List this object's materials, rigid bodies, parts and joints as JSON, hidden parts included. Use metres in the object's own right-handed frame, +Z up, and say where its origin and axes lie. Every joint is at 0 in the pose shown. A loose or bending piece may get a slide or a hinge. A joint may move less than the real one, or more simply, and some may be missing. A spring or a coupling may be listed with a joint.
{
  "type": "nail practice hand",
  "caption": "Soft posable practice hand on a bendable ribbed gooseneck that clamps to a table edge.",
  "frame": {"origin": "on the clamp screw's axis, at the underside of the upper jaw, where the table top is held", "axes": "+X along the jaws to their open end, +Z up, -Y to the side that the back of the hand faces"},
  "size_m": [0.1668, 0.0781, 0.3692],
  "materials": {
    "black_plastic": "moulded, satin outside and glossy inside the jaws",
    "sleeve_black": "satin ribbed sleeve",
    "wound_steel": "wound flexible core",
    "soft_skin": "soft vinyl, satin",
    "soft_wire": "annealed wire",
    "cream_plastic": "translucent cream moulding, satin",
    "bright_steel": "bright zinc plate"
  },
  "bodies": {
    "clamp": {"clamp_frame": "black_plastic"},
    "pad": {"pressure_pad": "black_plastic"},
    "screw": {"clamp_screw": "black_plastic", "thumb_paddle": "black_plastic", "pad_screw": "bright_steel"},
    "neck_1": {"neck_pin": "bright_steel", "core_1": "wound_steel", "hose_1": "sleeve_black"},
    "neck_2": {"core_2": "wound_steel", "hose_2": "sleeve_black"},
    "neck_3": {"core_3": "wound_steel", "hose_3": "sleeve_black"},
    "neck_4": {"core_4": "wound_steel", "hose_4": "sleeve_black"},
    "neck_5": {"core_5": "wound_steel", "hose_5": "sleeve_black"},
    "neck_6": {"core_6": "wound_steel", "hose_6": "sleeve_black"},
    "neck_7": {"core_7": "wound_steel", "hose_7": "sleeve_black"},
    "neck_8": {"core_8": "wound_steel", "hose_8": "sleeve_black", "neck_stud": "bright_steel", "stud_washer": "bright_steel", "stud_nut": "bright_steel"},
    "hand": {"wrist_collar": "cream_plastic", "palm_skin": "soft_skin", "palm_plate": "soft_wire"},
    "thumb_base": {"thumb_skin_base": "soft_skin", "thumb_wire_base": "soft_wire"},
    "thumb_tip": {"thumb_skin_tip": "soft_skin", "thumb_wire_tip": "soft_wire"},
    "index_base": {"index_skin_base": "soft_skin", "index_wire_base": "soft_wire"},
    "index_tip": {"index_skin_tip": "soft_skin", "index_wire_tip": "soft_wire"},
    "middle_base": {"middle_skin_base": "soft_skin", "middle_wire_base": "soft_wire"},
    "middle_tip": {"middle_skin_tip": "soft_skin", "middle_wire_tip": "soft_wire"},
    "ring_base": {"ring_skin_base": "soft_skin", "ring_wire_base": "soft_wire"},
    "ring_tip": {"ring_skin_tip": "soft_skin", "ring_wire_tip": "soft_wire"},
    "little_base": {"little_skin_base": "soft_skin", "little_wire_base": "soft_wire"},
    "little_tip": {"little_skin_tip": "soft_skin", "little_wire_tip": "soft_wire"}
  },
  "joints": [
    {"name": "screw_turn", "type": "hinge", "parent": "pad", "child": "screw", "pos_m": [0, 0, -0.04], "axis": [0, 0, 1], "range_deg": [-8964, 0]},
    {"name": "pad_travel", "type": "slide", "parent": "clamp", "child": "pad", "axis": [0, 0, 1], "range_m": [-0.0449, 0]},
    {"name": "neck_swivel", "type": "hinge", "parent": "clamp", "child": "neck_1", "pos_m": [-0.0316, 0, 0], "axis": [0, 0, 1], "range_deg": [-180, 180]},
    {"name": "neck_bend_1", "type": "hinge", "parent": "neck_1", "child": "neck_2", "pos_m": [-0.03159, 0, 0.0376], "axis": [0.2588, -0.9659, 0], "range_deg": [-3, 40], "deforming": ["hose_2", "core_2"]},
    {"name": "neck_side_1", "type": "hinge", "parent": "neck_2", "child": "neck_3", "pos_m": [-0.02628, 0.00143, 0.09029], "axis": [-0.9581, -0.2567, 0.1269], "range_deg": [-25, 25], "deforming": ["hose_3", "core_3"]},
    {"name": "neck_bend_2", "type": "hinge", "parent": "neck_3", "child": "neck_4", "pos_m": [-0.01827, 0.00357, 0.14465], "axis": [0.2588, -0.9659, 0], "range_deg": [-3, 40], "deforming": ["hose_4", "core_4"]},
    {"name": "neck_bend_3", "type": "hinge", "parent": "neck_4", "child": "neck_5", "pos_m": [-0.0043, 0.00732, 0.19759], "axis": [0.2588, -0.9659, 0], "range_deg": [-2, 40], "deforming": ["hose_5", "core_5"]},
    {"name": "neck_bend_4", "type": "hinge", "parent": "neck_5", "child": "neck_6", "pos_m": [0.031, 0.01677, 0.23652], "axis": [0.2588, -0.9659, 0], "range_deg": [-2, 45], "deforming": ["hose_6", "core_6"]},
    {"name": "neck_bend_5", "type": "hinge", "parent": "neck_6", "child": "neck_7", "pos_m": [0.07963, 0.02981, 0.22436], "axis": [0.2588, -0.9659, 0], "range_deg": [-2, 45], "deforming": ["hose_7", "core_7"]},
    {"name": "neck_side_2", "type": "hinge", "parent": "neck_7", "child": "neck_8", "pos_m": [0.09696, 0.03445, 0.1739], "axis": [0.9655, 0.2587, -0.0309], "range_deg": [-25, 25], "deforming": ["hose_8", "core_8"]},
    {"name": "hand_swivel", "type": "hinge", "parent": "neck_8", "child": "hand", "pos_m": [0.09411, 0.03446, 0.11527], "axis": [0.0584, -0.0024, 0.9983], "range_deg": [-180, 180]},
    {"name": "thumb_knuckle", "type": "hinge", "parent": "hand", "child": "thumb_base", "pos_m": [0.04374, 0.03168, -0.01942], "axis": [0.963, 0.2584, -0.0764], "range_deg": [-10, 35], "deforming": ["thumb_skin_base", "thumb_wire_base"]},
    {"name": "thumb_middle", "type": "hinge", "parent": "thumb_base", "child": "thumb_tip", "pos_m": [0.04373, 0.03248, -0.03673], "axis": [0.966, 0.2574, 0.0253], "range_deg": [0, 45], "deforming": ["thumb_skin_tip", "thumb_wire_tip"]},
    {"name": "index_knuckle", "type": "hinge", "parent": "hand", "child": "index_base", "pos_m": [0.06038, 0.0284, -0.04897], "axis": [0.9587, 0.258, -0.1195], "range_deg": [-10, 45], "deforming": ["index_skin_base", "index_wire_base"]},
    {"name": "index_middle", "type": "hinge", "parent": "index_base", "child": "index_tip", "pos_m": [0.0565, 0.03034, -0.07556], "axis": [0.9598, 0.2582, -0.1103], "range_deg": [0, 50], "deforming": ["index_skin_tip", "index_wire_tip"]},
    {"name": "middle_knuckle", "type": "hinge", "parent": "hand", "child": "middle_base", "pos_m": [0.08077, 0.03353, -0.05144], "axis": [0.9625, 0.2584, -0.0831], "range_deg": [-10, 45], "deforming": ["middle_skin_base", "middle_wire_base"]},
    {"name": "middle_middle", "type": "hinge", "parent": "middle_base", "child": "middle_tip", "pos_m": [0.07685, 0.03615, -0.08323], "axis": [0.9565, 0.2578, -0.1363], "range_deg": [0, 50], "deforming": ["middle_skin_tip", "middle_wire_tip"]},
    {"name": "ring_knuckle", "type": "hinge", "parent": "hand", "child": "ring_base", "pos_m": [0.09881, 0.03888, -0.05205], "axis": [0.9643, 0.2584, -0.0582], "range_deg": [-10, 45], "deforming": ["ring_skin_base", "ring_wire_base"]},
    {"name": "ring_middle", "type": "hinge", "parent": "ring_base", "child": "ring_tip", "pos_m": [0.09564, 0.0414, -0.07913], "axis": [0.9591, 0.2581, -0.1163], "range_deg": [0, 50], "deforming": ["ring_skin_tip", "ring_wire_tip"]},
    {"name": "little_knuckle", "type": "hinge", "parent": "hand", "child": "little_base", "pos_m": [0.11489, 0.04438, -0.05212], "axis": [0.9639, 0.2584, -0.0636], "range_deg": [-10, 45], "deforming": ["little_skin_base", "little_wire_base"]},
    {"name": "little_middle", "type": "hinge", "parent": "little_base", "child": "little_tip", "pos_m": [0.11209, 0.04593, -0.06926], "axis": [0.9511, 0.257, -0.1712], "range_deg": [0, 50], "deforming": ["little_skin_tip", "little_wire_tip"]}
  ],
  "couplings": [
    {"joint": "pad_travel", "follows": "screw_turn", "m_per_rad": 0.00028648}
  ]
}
———
Task:
Make a tally of the lines in this data that include the string "where", and answer with that tally alone.

Output for this exercise:
2